SUPPLIED INFORMATION:
★ ★ ★ ★
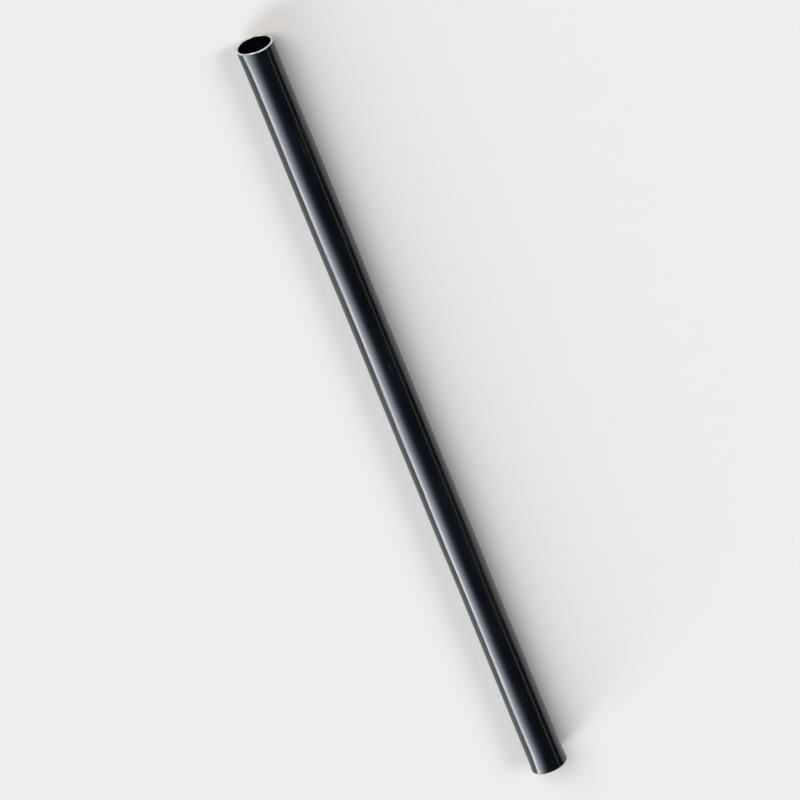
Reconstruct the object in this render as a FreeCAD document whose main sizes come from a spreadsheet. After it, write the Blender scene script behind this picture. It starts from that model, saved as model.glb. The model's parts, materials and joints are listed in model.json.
★ ★ ★ ★
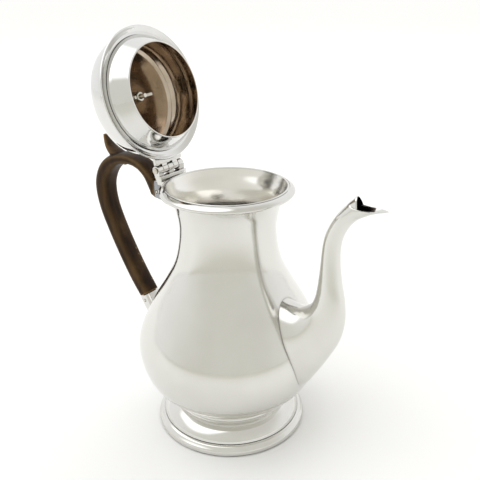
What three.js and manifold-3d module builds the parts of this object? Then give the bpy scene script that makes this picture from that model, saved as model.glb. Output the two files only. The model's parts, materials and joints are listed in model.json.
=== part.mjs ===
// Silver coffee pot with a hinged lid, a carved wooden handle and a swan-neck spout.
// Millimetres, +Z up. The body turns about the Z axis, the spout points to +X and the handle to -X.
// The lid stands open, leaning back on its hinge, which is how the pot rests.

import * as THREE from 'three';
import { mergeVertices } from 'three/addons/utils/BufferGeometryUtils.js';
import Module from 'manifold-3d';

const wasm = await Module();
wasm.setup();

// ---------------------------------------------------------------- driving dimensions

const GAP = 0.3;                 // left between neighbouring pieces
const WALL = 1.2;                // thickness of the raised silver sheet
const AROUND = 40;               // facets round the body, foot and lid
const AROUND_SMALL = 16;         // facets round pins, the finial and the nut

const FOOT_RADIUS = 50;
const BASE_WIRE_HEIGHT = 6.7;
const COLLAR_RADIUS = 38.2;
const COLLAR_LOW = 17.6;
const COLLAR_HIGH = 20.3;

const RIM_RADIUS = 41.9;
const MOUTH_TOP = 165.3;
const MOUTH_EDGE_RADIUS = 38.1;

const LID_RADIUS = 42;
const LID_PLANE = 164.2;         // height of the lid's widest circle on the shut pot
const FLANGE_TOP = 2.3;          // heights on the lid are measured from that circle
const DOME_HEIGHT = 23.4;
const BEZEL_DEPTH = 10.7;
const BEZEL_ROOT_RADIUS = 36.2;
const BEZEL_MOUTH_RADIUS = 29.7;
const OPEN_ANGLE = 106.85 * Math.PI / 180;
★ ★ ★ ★
YOUR GOAL: Go through the material above and output exactly the lines from the one containing "What three.js and" through the one containing "const MOUTH_EDGE_RADIUS = 38.1;".

FULL ANSWER:
What three.js and manifold-3d module builds the parts of this object? Then give the bpy scene script that makes this picture from that model, saved as model.glb. Output the two files only. The model's parts, materials and joints are listed in model.json.
=== part.mjs ===
// Silver coffee pot with a hinged lid, a carved wooden handle and a swan-neck spout.
// Millimetres, +Z up. The body turns about the Z axis, the spout points to +X and the handle to -X.
// The lid stands open, leaning back on its hinge, which is how the pot rests.

import * as THREE from 'three';
import { mergeVertices } from 'three/addons/utils/BufferGeometryUtils.js';
import Module from 'manifold-3d';

const wasm = await Module();
wasm.setup();

// ---------------------------------------------------------------- driving dimensions

const GAP = 0.3;                 // left between neighbouring pieces
const WALL = 1.2;                // thickness of the raised silver sheet
const AROUND = 40;               // facets round the body, foot and lid
const AROUND_SMALL = 16;         // facets round pins, the finial and the nut

const FOOT_RADIUS = 50;
const BASE_WIRE_HEIGHT = 6.7;
const COLLAR_RADIUS = 38.2;
const COLLAR_LOW = 17.6;
const COLLAR_HIGH = 20.3;

const RIM_RADIUS = 41.9;
const MOUTH_TOP = 165.3;
const MOUTH_EDGE_RADIUS = 38.1;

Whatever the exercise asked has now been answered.